U.S. corporations break 4-GW renewable energy record

U.S. corporations break 4-GW renewable energy record

Large U.S. companies are acting on renewable energy goals at a record pace. Through August of this year, they have already procured nearly 4 GW of utility-scale wind and solar capacity—breaking the previous full-year record, set in 2015, by nearly 750 MW.

But the transmission infrastructure pipeline is likely not sufficient to meet corporations’ future low-cost clean energy needs. And as a new report highlights, if major renewable energy consumers want to ensure the lowest-cost clean energy is available for their future energy purchases, they need to start participating in the transmission planning processes.

“Companies buying affordable clean energy today are benefiting from yesterday’s transmission plans,” said John Kostyack, executive director of the Wind Solar Alliance, which produced the new report. “To meet their sustainability targets for the next decade, and to make low-cost renewable power accessible for themselves and other customers, they need to join efforts to jump-start a new era of transmission planning.”
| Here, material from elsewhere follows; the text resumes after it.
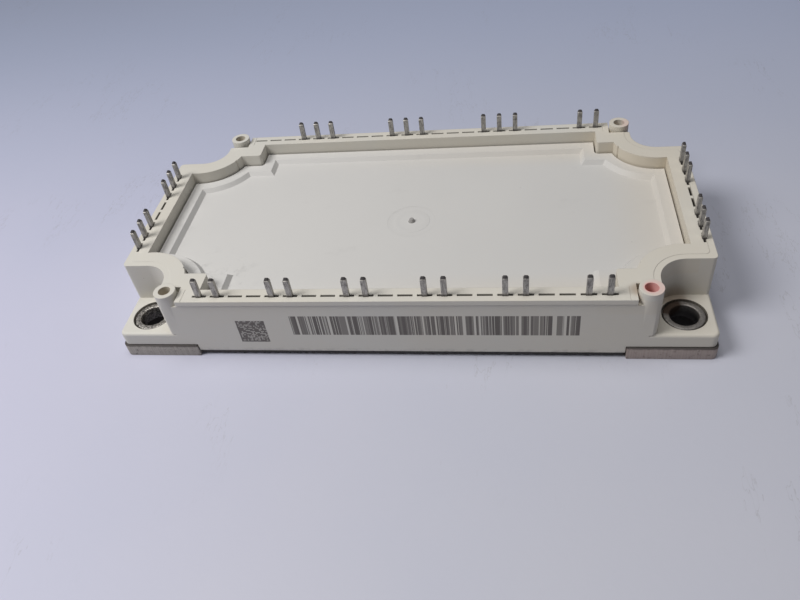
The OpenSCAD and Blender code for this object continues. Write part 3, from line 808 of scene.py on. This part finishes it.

The report, “Corporate Renewable Procurement and Transmission Planning: Communicating Demand to RTOs May Yield More Low-cost Options,” points out that more than 100 U.S. corporate buyers—members of the Renewable Energy Buyers Alliance — have set a goal of purchasing 60 GW of new U.S. renewable energy capacity by 2025. So far, since 2013, the companies have procured just over 13 GW of renewable power.

The report outlines actions major buyers of renewable energy can take to make sure renewable power is accessible when they need it. One option is for companies to follow Walmart’s lead and join regional transmission organizations (RTOs). The world’s largest retailer, which is working toward a goal of 100 percent clean energy, joined the SPP Regional Transmission Organization in August.

Other major renewable energy users might choose to collaborate with transmission planners in other ways, such as paying a utility a “green tariff,” or working together to develop a needed transmission line. A third option is for companies to work together through trade and advocacy organizations to help planners shape the grid.

“Incorporating corporate renewable energy demand into transmission planning will become increasingly important as more companies act on their goals,” said Hannah Hunt, deputy director for electricity policy and demand at the American Wind Energy Association. “Engaging large buyers of renewable energy with transmission planners will be an efficient way to ensure they get the information they need to plan for the future.”

The newly branded Wind Solar Alliance (WSA) is releasing Corporate Renewable Procurement and Transmission Planning at the Renewable Energy Buyers Alliance (REBA) Summit in Oakland, California on Oct. 15. The report builds on an earlier report that WSA—then known as the Wind Energy Foundation—produced with David Gardiner and Associates (DGA) earlier this year, which exposed the scope of the problem. It found that while corporate demand for renewable energy is growing fast—in part because of record low rates that reflect plummeting costs for wind and solar technology—transmission planning processes are not accounting for corporations’ large and growing demand for renewable power. That could result in a lack of new infrastructure to supply that demand.

“Transmission expansion is already falling short of what is needed to meet future corporate demand for wind and solar,” said David Gardiner, president of DGA and co-author of the earlier report. “Large corporate buyers want access to the least expensive wind and solar resources, most of which are located between the Rocky Mountains and the Mississippi River, far from most business operations. We need to step up our efforts to build transmission to deliver cheap, clean wind and solar power to America’s factories, data centers, and stores.”

The new report offers an update on the problem, and proposes solutions, including inter-regional planning that spans RTOs.